Geçtiğimiz birkaç ay içinde Batı Şeria bir dizi yoğun askeri operasyona maruz kaldı. İsrail ordusu gece gündüz baskınlar düzenliyor, daha fazla kontrol noktası kuruyor, bölge sakinlerine yaptırımlar uyguluyor ve bir bölgeden diğerine veya bir vilayetten diğerine hareketlerini kısıtlıyor. İsrail polisi çeşitli yollarda konuşlanmış durumda ve Filistinlilere hiç de azımsanmayacak miktarlarda trafik cezaları uyguluyor.

Batı Şeria'nın coğrafi yapısının değiştirilmesi

İsrail askeri operasyonları üç aydır ağırlıklı olarak Cenin Mülteci Kampı’nda, aynı süre zarfında Tulkerim Mülteci Kampı’nda ve yaklaşık 70 gündür Tulkerim vilayetindeki Nur Şems Mülteci Kampı’nda yoğunlaştı. Bu operasyonlar, ‘silahlı terörizmin yuvası’ olarak tanımlanan bu kampların coğrafi yapısını değiştirmeye yönelik olarak evleri buldozerle yıkmayı ve yeni yollar inşa etmeyi içeriyor.
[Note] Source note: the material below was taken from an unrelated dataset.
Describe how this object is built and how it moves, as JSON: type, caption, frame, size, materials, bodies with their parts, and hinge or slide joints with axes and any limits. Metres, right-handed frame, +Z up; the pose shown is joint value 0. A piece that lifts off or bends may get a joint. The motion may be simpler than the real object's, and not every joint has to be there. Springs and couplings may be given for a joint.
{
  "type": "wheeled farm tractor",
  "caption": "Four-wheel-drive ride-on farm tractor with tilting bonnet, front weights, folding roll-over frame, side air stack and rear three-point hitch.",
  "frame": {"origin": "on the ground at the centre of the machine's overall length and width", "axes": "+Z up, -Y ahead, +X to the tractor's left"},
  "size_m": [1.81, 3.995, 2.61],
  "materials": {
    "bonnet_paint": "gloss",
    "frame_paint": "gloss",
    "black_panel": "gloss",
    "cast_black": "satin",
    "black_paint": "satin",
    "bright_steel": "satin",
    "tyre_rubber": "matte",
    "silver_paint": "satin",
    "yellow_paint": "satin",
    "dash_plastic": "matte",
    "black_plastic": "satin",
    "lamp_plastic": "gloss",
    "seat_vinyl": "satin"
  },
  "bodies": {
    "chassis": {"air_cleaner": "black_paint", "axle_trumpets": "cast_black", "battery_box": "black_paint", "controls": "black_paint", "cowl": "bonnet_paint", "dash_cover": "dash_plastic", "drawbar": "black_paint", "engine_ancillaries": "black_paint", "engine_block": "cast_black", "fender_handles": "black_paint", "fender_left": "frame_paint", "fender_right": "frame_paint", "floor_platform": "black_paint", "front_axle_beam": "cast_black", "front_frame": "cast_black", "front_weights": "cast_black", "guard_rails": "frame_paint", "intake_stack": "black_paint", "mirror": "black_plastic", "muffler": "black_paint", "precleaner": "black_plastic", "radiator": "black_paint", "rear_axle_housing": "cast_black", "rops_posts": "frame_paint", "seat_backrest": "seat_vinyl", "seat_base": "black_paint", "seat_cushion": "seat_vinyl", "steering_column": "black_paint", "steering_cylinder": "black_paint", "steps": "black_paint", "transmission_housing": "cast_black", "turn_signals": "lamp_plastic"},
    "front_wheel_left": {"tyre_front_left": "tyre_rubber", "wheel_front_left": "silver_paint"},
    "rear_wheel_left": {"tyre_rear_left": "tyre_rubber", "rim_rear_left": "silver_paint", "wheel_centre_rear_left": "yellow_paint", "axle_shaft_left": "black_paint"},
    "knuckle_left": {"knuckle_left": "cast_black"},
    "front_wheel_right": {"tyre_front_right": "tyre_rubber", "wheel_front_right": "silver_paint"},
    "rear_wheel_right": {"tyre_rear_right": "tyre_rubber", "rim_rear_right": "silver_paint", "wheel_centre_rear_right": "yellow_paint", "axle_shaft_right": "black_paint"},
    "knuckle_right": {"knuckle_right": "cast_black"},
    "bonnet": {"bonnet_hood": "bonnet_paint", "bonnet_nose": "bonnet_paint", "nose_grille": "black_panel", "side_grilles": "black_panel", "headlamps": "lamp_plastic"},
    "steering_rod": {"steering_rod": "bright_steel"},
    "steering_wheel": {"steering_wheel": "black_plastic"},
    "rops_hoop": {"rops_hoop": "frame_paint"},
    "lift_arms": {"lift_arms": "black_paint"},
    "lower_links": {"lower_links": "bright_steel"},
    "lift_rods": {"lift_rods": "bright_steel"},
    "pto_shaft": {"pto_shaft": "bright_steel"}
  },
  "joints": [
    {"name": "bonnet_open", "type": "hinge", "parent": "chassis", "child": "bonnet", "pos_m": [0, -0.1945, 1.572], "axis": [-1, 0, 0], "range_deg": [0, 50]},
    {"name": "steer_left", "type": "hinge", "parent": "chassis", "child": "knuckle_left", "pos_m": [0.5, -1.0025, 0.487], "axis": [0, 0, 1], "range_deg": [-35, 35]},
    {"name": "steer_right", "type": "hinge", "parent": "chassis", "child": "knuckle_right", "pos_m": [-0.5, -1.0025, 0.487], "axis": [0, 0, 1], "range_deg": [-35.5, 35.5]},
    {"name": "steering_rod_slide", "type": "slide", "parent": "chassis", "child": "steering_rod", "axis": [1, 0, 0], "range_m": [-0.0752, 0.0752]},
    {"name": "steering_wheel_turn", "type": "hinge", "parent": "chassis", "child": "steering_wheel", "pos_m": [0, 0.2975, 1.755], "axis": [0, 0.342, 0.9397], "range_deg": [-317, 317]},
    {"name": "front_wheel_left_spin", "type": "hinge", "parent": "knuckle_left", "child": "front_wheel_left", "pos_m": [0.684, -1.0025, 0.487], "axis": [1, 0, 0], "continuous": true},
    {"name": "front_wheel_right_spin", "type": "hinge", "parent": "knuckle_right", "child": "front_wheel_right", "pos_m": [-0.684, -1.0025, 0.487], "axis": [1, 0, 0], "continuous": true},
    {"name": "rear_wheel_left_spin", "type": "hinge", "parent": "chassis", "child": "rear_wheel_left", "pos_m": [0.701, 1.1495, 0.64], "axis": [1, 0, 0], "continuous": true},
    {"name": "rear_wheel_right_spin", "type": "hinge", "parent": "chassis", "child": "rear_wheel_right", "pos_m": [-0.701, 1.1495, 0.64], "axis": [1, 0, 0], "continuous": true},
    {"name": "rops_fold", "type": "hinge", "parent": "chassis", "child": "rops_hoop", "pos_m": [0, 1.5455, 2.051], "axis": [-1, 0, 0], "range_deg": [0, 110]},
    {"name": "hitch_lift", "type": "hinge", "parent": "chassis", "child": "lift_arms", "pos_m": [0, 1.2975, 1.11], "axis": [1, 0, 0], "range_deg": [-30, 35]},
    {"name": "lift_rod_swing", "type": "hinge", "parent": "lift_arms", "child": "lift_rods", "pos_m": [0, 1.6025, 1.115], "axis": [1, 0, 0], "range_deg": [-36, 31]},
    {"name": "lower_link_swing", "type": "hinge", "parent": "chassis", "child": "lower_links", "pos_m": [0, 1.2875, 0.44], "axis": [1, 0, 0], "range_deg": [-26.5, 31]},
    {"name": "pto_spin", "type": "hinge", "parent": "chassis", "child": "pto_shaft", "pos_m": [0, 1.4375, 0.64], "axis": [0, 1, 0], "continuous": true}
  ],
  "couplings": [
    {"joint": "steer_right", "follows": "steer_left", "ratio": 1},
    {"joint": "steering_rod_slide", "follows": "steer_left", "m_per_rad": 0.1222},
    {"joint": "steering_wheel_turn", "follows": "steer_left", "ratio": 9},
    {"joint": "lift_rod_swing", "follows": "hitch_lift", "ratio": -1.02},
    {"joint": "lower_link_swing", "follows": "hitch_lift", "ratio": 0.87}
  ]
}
Söz konusu operasyonlar, yaklaşık 18 aydır acımasız bir savaşa maruz kalan Gazze Şeridi'nde yaşananların bir tekrarı olarak on binlerce Filistinlinin bu kamplardan göç etmesine neden oldu. Diğer vilayetlerdeki köyler, kasabalar ve kamplar da her gün daha fazla yerleşim karakolu kuran, yerleşim yolları inşa eden, Filistinli çiftçilere ait ekipmanlara el koyan ve onlara saldırarak aralarında çok sayıda kişinin yaralanmasına neden olan yerleşimcilerin saldırılarına maruz kalıyor.

DFRGTYH
Batı Şeria'nın El Halil kentinde Yahudi yerleşimine bakan bir tepede yürüyen Filistinli adam, 3 Nisan 2025. (AFP)

İsrailli yerleşimciler dün sabah Nablus'un doğusundaki Beyt Decen köyünde bir elektrik hattını uzatmak için çalışırken Filistinlilerin ekipmanlarına ve üç kamyona el koydu. Başka bir grup yerleşimci de Ürdün Vadisi'nin kuzeyinde mahsulleri sulamak için kullanılan su pompalarını çaldı.
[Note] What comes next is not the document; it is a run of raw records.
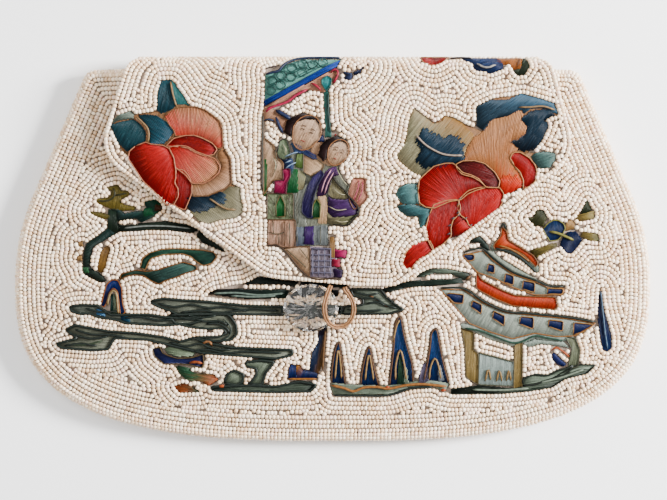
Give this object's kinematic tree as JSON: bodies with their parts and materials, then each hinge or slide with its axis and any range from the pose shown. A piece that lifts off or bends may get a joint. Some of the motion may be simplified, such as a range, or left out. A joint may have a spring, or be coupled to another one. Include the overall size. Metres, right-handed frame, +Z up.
{
  "type": "beaded envelope purse",
  "caption": "Flat envelope clutch covered in white seed beads, with silk-embroidered windows, a fold-over flap, a cut-glass button and a cord loop.",
  "frame": {"origin": "on the surface that the purse lies on, under the centre of its bounding box", "axes": "+X across the purse to the right as seen from its front, +Y from its bottom to the fold, +Z up, out of its front"},
  "size_m": [0.2286, 0.1382, 0.0205],
  "materials": {
    "ground_cloth": "woven cotton ground, matte",
    "seed_beads": "opaque white glass seed beads, glossy",
    "silk_embroidery": "satin-stitched silk floss, soft sheen",
    "cut_glass": "clear cut glass, polished",
    "loop_cord": "twisted silk cord, tan"
  },
  "bodies": {
    "root": {"back_panel": "ground_cloth", "front_panel": "ground_cloth", "flap_panel": "ground_cloth", "back_beadwork": "seed_beads", "front_beadwork": "seed_beads", "flap_beadwork": "seed_beads", "pine_tree_beads": "seed_beads", "pagoda_hall_beads": "seed_beads", "left_peony": "silk_embroidery", "right_peony": "silk_embroidery", "figure_group": "silk_embroidery", "top_petal": "silk_embroidery", "top_blossom": "silk_embroidery", "pine_tree": "silk_embroidery", "lake_top": "silk_embroidery", "lake_left": "silk_embroidery", "shore": "silk_embroidery", "curved_leaf": "silk_embroidery", "peaks": "silk_embroidery", "pagoda_roof": "silk_embroidery", "pagoda_hall": "silk_embroidery", "blossom_sprig": "silk_embroidery", "feather": "silk_embroidery", "lake_right": "silk_embroidery", "glass_button": "cut_glass", "button_loop": "loop_cord"}
  },
  "joints": []
}
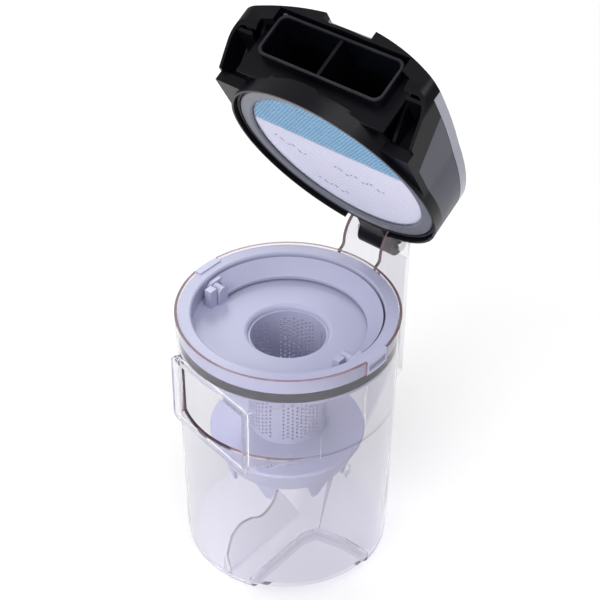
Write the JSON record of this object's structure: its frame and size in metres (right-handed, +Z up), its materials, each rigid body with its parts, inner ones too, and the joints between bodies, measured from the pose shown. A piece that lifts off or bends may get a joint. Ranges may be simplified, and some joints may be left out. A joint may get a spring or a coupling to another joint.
{
  "type": "cyclone dust bin of a canister vacuum cleaner",
  "caption": "Clear cyclone dust bin with a perforated separator tube, a drop-in dish with a swing handle, and a hinged filter lid standing open.",
  "frame": {"origin": "centre of the bin's underside, on the plane it stands on", "axes": "+Z up, +Y towards the lid's hinge, -Y towards the inlet, +X to the right seen from the inlet side"},
  "size_m": [0.156, 0.1977, 0.3843],
  "materials": {
    "clear_plastic": "clear",
    "separator_plastic": "satin",
    "tube_plastic": "satin",
    "lid_plastic": "matt",
    "cover_plastic": "matt",
    "cap_plastic": "silver lacquer",
    "button_plastic": "satin",
    "frame_plastic": "satin",
    "seal_rubber": "matt",
    "steel": "bright",
    "foam": "open-cell foam",
    "felt": "needled felt",
    "net": "fine net"
  },
  "bodies": {
    "bin": {"dust_bin": "clear_plastic", "hinge_pin": "steel", "pin_clip": "steel"},
    "separator": {"separator_bowl": "separator_plastic", "bin_seal": "seal_rubber", "screen_tube": "tube_plastic", "cyclone_disc": "separator_plastic", "handle_pivots": "steel"},
    "handle": {"swing_handle": "separator_plastic"},
    "lid": {"lid_shell": "lid_plastic", "lid_cover": "cover_plastic", "lid_cap": "cap_plastic", "lid_seal": "seal_rubber", "lid_screws": "steel", "port_gasket": "seal_rubber", "button_spring": "steel"},
    "button": {"release_button": "button_plastic"},
    "filter": {"filter_frame": "frame_plastic", "filter_seal": "seal_rubber", "filter_foam": "foam", "filter_felt": "felt", "filter_net": "net"}
  },
  "joints": [
    {"name": "lid_hinge", "type": "hinge", "parent": "bin", "child": "lid", "pos_m": [0, 0.1, 0.2035], "axis": [-1, 0, 0], "range_deg": [-59, 25]},
    {"name": "separator_lift", "type": "slide", "parent": "bin", "child": "separator", "axis": [0, 0, 1], "range_m": [0, 0.035]},
    {"name": "handle_swing", "type": "hinge", "parent": "separator", "child": "handle", "pos_m": [0, -0.007, 0.19], "axis": [1, 0, 0], "range_deg": [0, 90]},
    {"name": "filter_pull", "type": "slide", "parent": "lid", "child": "filter", "axis": [0, -0.8572, -0.515], "range_m": [0, 0.02]},
    {"name": "button_press", "type": "slide", "parent": "lid", "child": "button", "axis": [0, -0.8572, -0.515], "range_m": [0, 0.0024], "stiffness_N_per_m": 400, "deforming": ["button_spring"]}
  ]
}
Filistinlilere göre yerleşimciler tarafından gerçekleştirilen bu saldırıların çoğu İsrail ordusunun koruması altında gerçekleştiriliyor. Bu durum, Tel Aviv'de yerleşimi ve yerleşimcileri teşvik eden Bezalel Smotrich ve Itamar Ben-Gvir gibi aşırılık yanlısı bakanların yer aldığı aşırı sağcı hükümet altında bu tür saldırıları meşrulaştırarak İsrail'de açık ve net bir yaklaşım değişikliğine işaret ediyor.